Quijotes y Sanchos. Del comisario Jean-Baptiste Adamsberg cabe decir que es quijotesco. Procede de un pueblo de los Pirineos y para sentirse a gusto en algún lugar tiene que descalzarse y meter los pies en su río. Se distrae con facilidad y asegura que en esos momentos palea nubes. Llena las conversaciones de frases inconexas y nadie comprende del todo cómo ese soñador disparatado ha conseguido ascender en el escalafón policial, aunque es indudable que tiene un don para resolver crímenes, cierta capacidad para entender a las personas, comprender sus motivos y adelantarse a sus acciones.
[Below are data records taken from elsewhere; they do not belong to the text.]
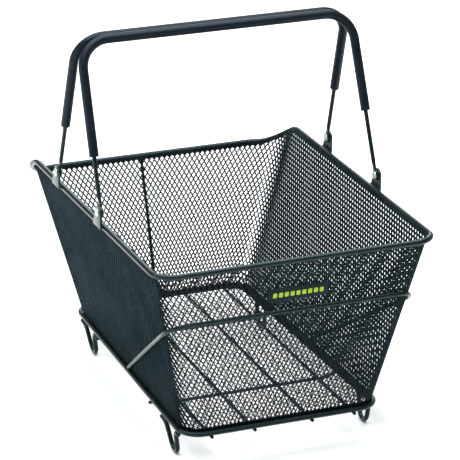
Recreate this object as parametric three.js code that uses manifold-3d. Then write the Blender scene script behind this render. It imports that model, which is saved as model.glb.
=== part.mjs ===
// A carrier basket of expanded metal mesh on a welded wire frame. It stands on four wire feet that
// hook over the tubes of a rack, and two carrying handles swing on rivets through brackets on the
// side rims. Millimetres: +X right, +Y from the near wall to the far wall, +Z up. The pieces are laid
// out from the near rim's centreline (y = 0) and the base wire's centreline (z = 0); the last lines
// move the whole basket so that its origin is the middle of its footprint.

import * as THREE from 'three';
import { mergeVertices } from 'three/addons/utils/BufferGeometryUtils.js';
import Module from 'manifold-3d';

const wasm = await Module();
wasm.setup();

// ---- Driving dimensions ----

const GAP = 0.3; // air left between pieces that touch

const RIM_WIRE = 6.5; // diameter of the top loop's wire
const RIM_WIDTH_NEAR = 330; // between the side rims' centrelines, at the near end
const RIM_WIDTH_FAR = 338;
const RIM_LENGTH = 471; // from the near rim's centreline to the far rim's
const RIM_CORNER_NEAR = 24;
const RIM_CORNER_FAR = 43;
const RIM_HEIGHT = 211.4; // rim centreline above the base wire's centreline
const FAR_RIM_DROP = 30.5; // how much lower the far rim lies
const DROP_START_Y = RIM_LENGTH - 65; // where the side rims begin to come down
const DROP_RUN = 76; // length of wire over which they come down to the far rim

const BASE_WIRE = 5.8; // diameter of the bottom loop's wire
const BASE_WIDTH_NEAR = 240;
const BASE_WIDTH_FAR = 224;
const BASE_SET_BACK = 43; // the base loop's near side behind the near rim
const BASE_LENGTH = 408;
const BASE_CORNER = 26;

const SHEET = 1.4; // thickness of the expanded mesh
const HEM = 6; // height of the floor sheet's turned-up edge

const GUARD_WIRE = 5;
const GUARD_HEIGHT = 147; // on the near wall
const GUARD_END_Y = 239; // where it comes down on the side rails
const GUARD_BEND = 34;
const GUARD_STANDOFF = 1.2; // it touches the walls only at its welds

const FLOOR_WIRE = 4;
const FLOOR_WIRE_X = [-87, -35, 35, 87];
const FLOOR_WIRE_END = -1.5; // how far the ends stand out past the base wire's outer side
const CROSS_WIRE_Y = { near: 157, far: 356 };
const CROSS_WIRE_END = 0.8;
const CROSS_WIRE_STEP = 14; // length of the cranked stretch at each end

const FOOT_WIRE = 5.5;
const FOOT_DEPTH = 33.5; // foot wire's lowest centreline below the base wire's
const FOOT_Y = { near: 63, far: 364 }; // the foot's near end
const FOOT_LEAN = 0.12; // inward run for each unit down
const FOOT_LEG_NEAR = 11; // from the foot's near end to its upright leg
const FOOT_BOTTOM = 17; // along the underside, before its corners are rounded
const FOOT_SLANT = 14; // run of the sloping leg
const FOOT_TAIL = 14; // straight end along the rail

const PIVOT_HEIGHT = 17.5; // above the rim's centreline
const PIVOT_Y = { near: 175.8, far: 321 };
const BRACKET = { thickness: 2.5, topRadius: 8, baseWidth: 27, below: 1 };
const RIVET = { shank: 5, head: 9.6, domeHeight: 2.2, clearance: 0.1 };

const HANDLE_WIRE = 5;
const HANDLE_WIDTH = 331; // between the legs' centrelines at the crossbar
const HANDLE_TOP = 195.6; // crossbar centreline above the rim's centreline
const CROSSBAR_MID_Y = 254; // the two crossbars rest side by side about this line
const HANDLE_BEND = 33;
const EYELET = { radius: 6.4, thickness: 2.4, neck: 14, neckWidth: 6.4, wireStart: 11.5 };
const GRIP_DIAMETER = 11;
const CROSSBAR_SPACING = GRIP_DIAMETER + 1; // the grips rest 1 mm apart
const GRIP_START = { near: { left: 62, right: 76 }, far: { left: 67, right: 74 } }; // from the pivots

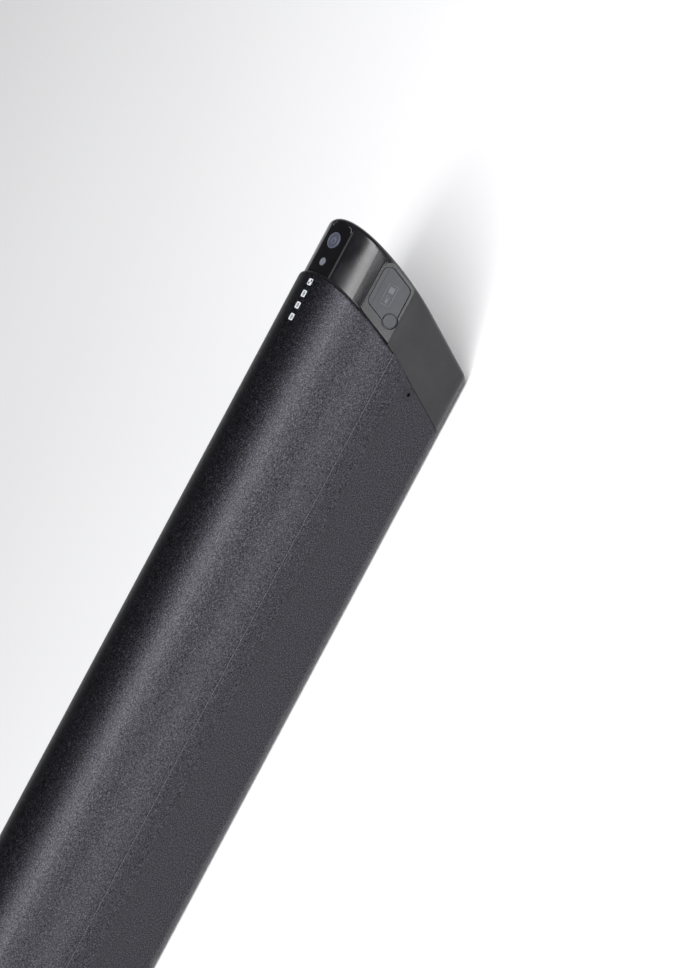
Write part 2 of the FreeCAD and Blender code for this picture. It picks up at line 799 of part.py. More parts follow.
def top_cap():
    shell = cut("cap_shell", fuse("cap_mass", cap_outer(), cap_spigot(), port_pad()), cap_hollow())
    boss, strike_tools = strike_seat()
    spots = cap_screw_spots()[:4]
    start = mitre(-2, d.cap_band + d.spigot_long + 4)
    limit = filled("cap_boss_limit", d.spigot_inset, start, tip - start)
    bosses = screw_bosses("cap_screw_boss", spots, limit)
    rail_limit = filled("rail_limit", d.spigot_inset, start, tip - start)
    rails = [
        slab(f"board_rail_{i}", (tip - 24, tip - 14), near_far, (d.board_level - 2.5, d.board_level))
        for i, near_far in enumerate(((7.5, 24), (-24, -7.5)))
    ]
    rails = common("board_rails", fuse("board_rail_pair", *rails), rail_limit)
    solid = fuse("cap_solid", shell, boss, bosses, rails)
    recess = flap_prism("flap_recess", d.flap_clear, -d.flap_thick - d.flap_clear, dim(3))
    socket = rod("socket_way", socket_place(-d.flap_thick - 16), d.socket_radius, 20, pad_turn())
    seat = rod("socket_seat", socket_place(-d.flap_thick - 1.2), d.socket_radius + 0.8, 5, pad_turn())
    bottom = crown - 14
    button = rod("cap_button_hole", (tip - d.button_back, 0, bottom), d.button_radius + d.button_clear, 16)
    lens = rod("cap_lens_hole", (tip - d.lens_back, 0, bottom), d.lens_radius, 16)
    guide_start, guide_end = guide_span()
    notch = slab("guide_notch", (guide_start - 1, guide_end + 0.6), (-4.6, 4.6), (crown - 6, crown - 2.6))
    tools = [recess, socket, seat, button, lens, notch, crown_channel(), *strike_tools]
    node(cut("cap", solid, *tools, *screw_pilots("cap_pilot", spots)), "top_cap")


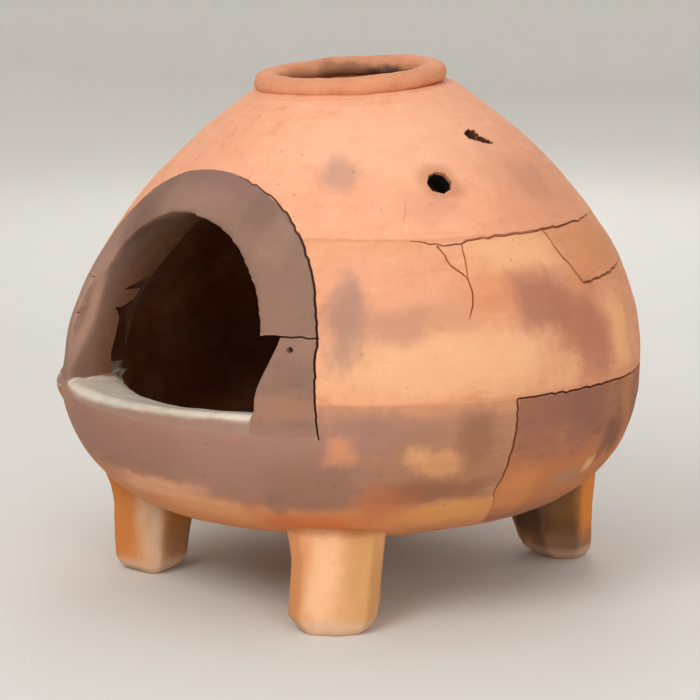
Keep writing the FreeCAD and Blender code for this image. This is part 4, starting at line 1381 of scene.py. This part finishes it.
foot_clay = clay("ochre_foot_clay", "d69c6a", "e6b488", "bd8450", [
    near_foot("f0b98e", "foot_front_right", -12, 40, 0.060, 0.020, 0.060),
    near_foot("c8945c", "foot_front_right", 26, 40, 0.050, 0.016, 0.060, 0.75),
    near_foot("c98450", "foot_front_right", -40, 40, 0.050, 0.017, 0.060, 0.90),
    # Painted shadow under the bowl along the top of the front foot.
    near_foot("9a5c2c", "foot_front_right", 0, 42, 0.094, 0.060, 0.008, 0.65),
    near_foot("c57838", "foot_front_left", 26, 30, 0.055, 0.034, 0.050, 1.0),
    near_foot("d2b294", "foot_front_left", 44, -9, 0.045, 0.011, 0.050, 0.95),
    # Painted shade on the front-left foot's side turned from the lamps.
    near_foot("a86c2a", "foot_front_left", 30, -32, 0.060, 0.024, 0.045, 0.95),
    near_foot("8f6a52", "foot_front_left", 30, -32, 0.022, 0.022, 0.020, 0.60),
    near_foot("d47c2c", "foot_rear_right", -30, 40, 0.060, 0.024, 0.045, 0.95),
    # Painted shade on the rear-right foot, under the bowl.
    near_foot("5e3f1e", "foot_rear_right", -40, 2, 0.060, 0.022, 0.060, 0.95),
    near_foot("46301f", "foot_rear_right", -30, -34, 0.050, 0.020, 0.060, 0.95),
    near_foot("84604a", "foot_rear_right", -34, 20, 0.010, 0.040, 0.020, 0.80),
    near_foot("8a5c34", "foot_rear_left", 20, 20, 0.060, 0.040, 0.040, 0.70),
    band("d8b398", -0.0300, 0.0180, 0.0100, 0.015, 0.65),
], streaks=0.35, direction=(3, 3, 1), pits=0.2, rub_and_highlight="ecc8a4", rub_and_highlight_amount=0.4)
ash_clay = clay("ash_heap", "6e655e", "968c84", "3c3632", streaks=0.2, pits=1.0, bump=0.003, rub_and_highlight="a8a098")
finish_with(foot_clay, "foot_clay", *feet)
finish_with(ash_clay, "ash", "ash_bed")

# %% [markdown]
# ## Camera, floor and light
#
# A long lens from a few metres away keeps the pot's sides upright, and stands to the front right so
# that the mouth, the vent and the cracks all show.  Three large soft lamps and a pale ground keep the
# shadows soft, as in a potter's display.

# %% Camera
FOCUS = Vector((0, 0, 0.2965))
VIEW_AZIMUTH = math.radians(45.3)
VIEW_ELEVATION = math.radians(9)
VIEW_PITCH = math.radians(11)
VIEW_DISTANCE = 2.44
flat = math.cos(VIEW_ELEVATION)
backward = Vector((flat * math.sin(VIEW_AZIMUTH), -flat * math.cos(VIEW_AZIMUTH), math.sin(VIEW_ELEVATION)))
camera_data = bpy.data.cameras.new("view")
camera_data.lens = 130
camera_data.sensor_width = 36
camera = bpy.data.objects.new("view", camera_data)
bpy.context.collection.objects.link(camera)
camera.location = FOCUS + backward * VIEW_DISTANCE
run = math.hypot(camera.location.x, camera.location.y)
aim = Vector((0, 0, camera.location.z - run * math.tan(VIEW_PITCH)))
camera.rotation_euler = (aim - camera.location).to_track_quat("-Z", "Y").to_euler()
bpy.context.scene.camera = camera
print("camera at", [round(v, 3) for v in camera.location])

# %% Floor and lights
bpy.context.scene.view_settings.view_transform = "Standard"
rising = np.linspace(0.2, math.pi / 2, 9)
paper_section = [(0, 0)] + [(r, 0) for r in (1.0, 2.0, 3.2)]
paper_section += [(3.2 + 1.6 * math.sin(a), 1.6 - 1.6 * math.cos(a)) for a in rising]
paper_section += [(4.8, 2.4), (4.8, 3.2), (4.9, 3.2), (4.9, -0.1), (0, -0.1)]
floor = turned("floor", paper_section, steps=64)
bpy.ops.object.shade_smooth_by_angle(angle=math.radians(30))
paper = bpy.data.materials.new("pale_paper")
paper.use_nodes = True
paper.node_tree.nodes["Principled BSDF"].inputs["Base Color"].default_value = tint("d9d6d0")
paper.node_tree.nodes["Principled BSDF"].inputs["Roughness"].default_value = 0.9
floor.data.materials.append(paper)


def softbox(name, place, target, size, power):
    data = bpy.data.lights.new(name, "AREA")
    data.shape = "DISK"
    data.size = size
    data.energy = power
    lamp = bpy.data.objects.new(name, data)
    bpy.context.collection.objects.link(lamp)
    lamp.location = place
    lamp.rotation_euler = (Vector(target) - Vector(place)).to_track_quat("-Z", "Y").to_euler()
    return lamp


softbox("key", (0.5, -2.5, 2.3), (0, 0, 0.25), 1.8, 42)
softbox("fill", (2.6, -1.2, 0.8), (0, 0, 0.22), 1.5, 22)
softbox("back", (-1.8, 2.2, 1.8), (0, 0, 0.25), 1.6, 22)
world = bpy.data.worlds.new("studio")
bpy.context.scene.world = world
world.use_nodes = True
world.node_tree.nodes["Background"].inputs["Color"].default_value = (1, 1, 1, 1)
world.node_tree.nodes["Background"].inputs["Strength"].default_value = 0.78

# %% Sizes
print("cad   ", [round(v, 4) for v in (*cad_low, *cad_high)])
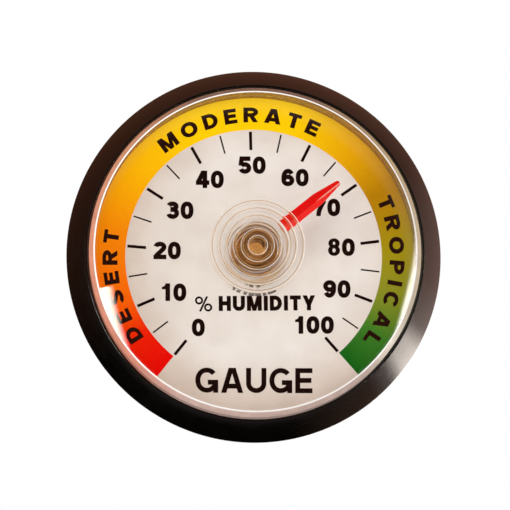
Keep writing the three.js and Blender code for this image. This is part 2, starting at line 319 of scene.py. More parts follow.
def glyph(char, weight):
    """Width and strokes of a character with cap height 1 and the stroke width weight."""
    if char == "9":
        wide, strokes = glyph("6", weight)
        return wide, [[(wide - x, 1 - y) for x, y in stroke] for stroke in strokes]
    half = weight / 2
    top, foot = 1 - half, half
    wide = weight if char == "I" else WIDTHS.get(char, DIGIT_WIDTH if char.isdigit() else LETTER_WIDTH)
    middle, left, right = wide / 2, half, wide - half
    reach = middle - half
    upper, lower = 0.715, 0.335
    upper_r, lower_r = top - upper, lower - foot

    def stem(x=left):
        return [(x, 0), (x, 1)]

    def bar(y, start=0.0, end=wide):
        return [(start, y), (end, y)]

    def oval(start, end, power=2.1):
        return arc(middle, 0.5, reach, 0.5 - half, start, end, power)

    def bowl(low, share):
        """The round of a D, P or R, from the stem's top to the height low."""
        x = wide * share
        round_end = arc(x, (top + low) / 2, right - x, (top - low) / 2, 90, -90)
        return [(left, top), (x, top)] + round_end + [(left, low)]

    forms = {
        "0": [oval(0, 360, 2.35)],
        "1": [stem(wide - ONE_MARGIN - half)],
        "2": [arc(middle, upper - 0.02, reach, upper_r + 0.02, 170, -30)
              + [(middle + 0.02, 0.42), (left + 0.07, 0.25), (left + 0.01, 0.1)], bar(foot)],
        "3": [arc(middle - 0.01, upper, reach * 0.93, upper_r, 160, -90) + [(middle - 0.13, upper - upper_r)],
              [(middle - 0.13, lower + lower_r)] + arc(middle, lower, reach, lower_r, 90, -165)],
        "4": [stem(wide - 0.12 - half), bar(0.31), [(half * 0.82, 0.3), (wide - 0.16 - half, 1.03)]],
        "5": [[(wide - 0.05, top), (left + 0.055, top), (left, 0.46)],
              arc(middle, lower, reach, lower_r, 145, -162)],
        "6": [arc(middle, lower, reach, lower_r, 0, 360),
              [(left, lower - 0.02)] + arc(middle + 0.01, 0.5, reach + 0.01, top - 0.5, 180, 34)],
        "7": [bar(top), [(wide - half * 0.75, top), (wide * 0.62, 0.55), (wide * 0.46, 0.25),
                         (wide * 0.42, -0.05)]],
        "8": [arc(middle, y, side - step, tall, 0, 360)
              for y, side, tall in ((0.716, reach * 0.96, 0.187), (0.313, reach * 1.04, 0.217))
              for step in (0, 0.055)],
        "%": [arc(x, y, 0.27 - half, 0.27 - half, 0, 360) for x, y in ((0.27, 0.73), (wide - 0.27, 0.27))]
             + [[(0.82, 1.04), (0.32, -0.04)]],
        "A": [[(half * 0.8, -0.06), (middle, 1.12), (wide - half * 0.8, -0.06)],
              bar(0.27, wide * 0.2, wide * 0.8)],
        "C": [oval(40, 320)],
        "D": [stem(), bowl(foot, 0.42)],
        "E": [stem(), bar(top, left), bar(0.51, left, wide * 0.94), bar(foot, left)],
        "G": [oval(40, 330), bar(0.42, middle + 0.04), [(right, 0.42), (right, 0)]],
        "H": [stem(), stem(right), bar(0.51, left, right)],
        "I": [stem()],
        "L": [stem(), bar(foot, left)],
        "M": [stem(), stem(right), [(left + 0.04, 1.12), (middle, -0.02), (right - 0.04, 1.12)]],
        "O": [oval(0, 360)],
        "P": [stem(), bowl(0.44, 0.5)],
        "R": [stem(), bowl(0.49, 0.5), [(wide * 0.5, 0.49), (wide - half * 1.05, -0.06)]],
        "S": [arc(middle, 0.72, reach * 0.94, top - 0.72, 14, 240)
              + arc(middle, 0.29, reach, 0.29 - foot, 62, -166)],
        "T": [bar(top), stem(middle)],
        "U": [[(left, 1), (left, 0.38)] + arc(middle, 0.38, reach, 0.38 - foot, 180, 360) + [(right, 1)]],
        "Y": [[(middle, 0), (middle, 0.46)],
              [(half * 0.75, 1.06), (middle, 0.38), (wide - half * 0.75, 1.06)]],
    }
    return wide, forms[char]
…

Si todo Quijote necesita un Sancho, el de Adamsberg es su segundo, el capitán Danglard, que es hombre libresco, con una erudición desmedida, y práctico para organizar la comisaría, pero con una vida personal descontrolada de marido abandonado por su esposa que debe criar solo a cinco hijos y bebedor insaciable de vino blanco.
Alrededor de esos dos jefes, orbita un equipo de policías, personajes secundarios excéntricos y atractivos. Tal vez a un personaje más mezquino que Adamsberg le parecería disfuncional ese batiburrillo de narcolépticos, expertas en artes marciales, racistas, obtusos y cocineras obsesivas, pero el rasgo más heroico del comisario es tomar de las personas sus rasgos más favorecedores y hacer de ellas lo mejor que puedan ser. Frente a las conclusiones cínicas y desoladoras sobre la naturaleza humana de la novela negra más desengañada, ese es el mensaje humanista que la historiadora Audoin-Rouzeau consigue inocular en los relatos de la novelista Vargas.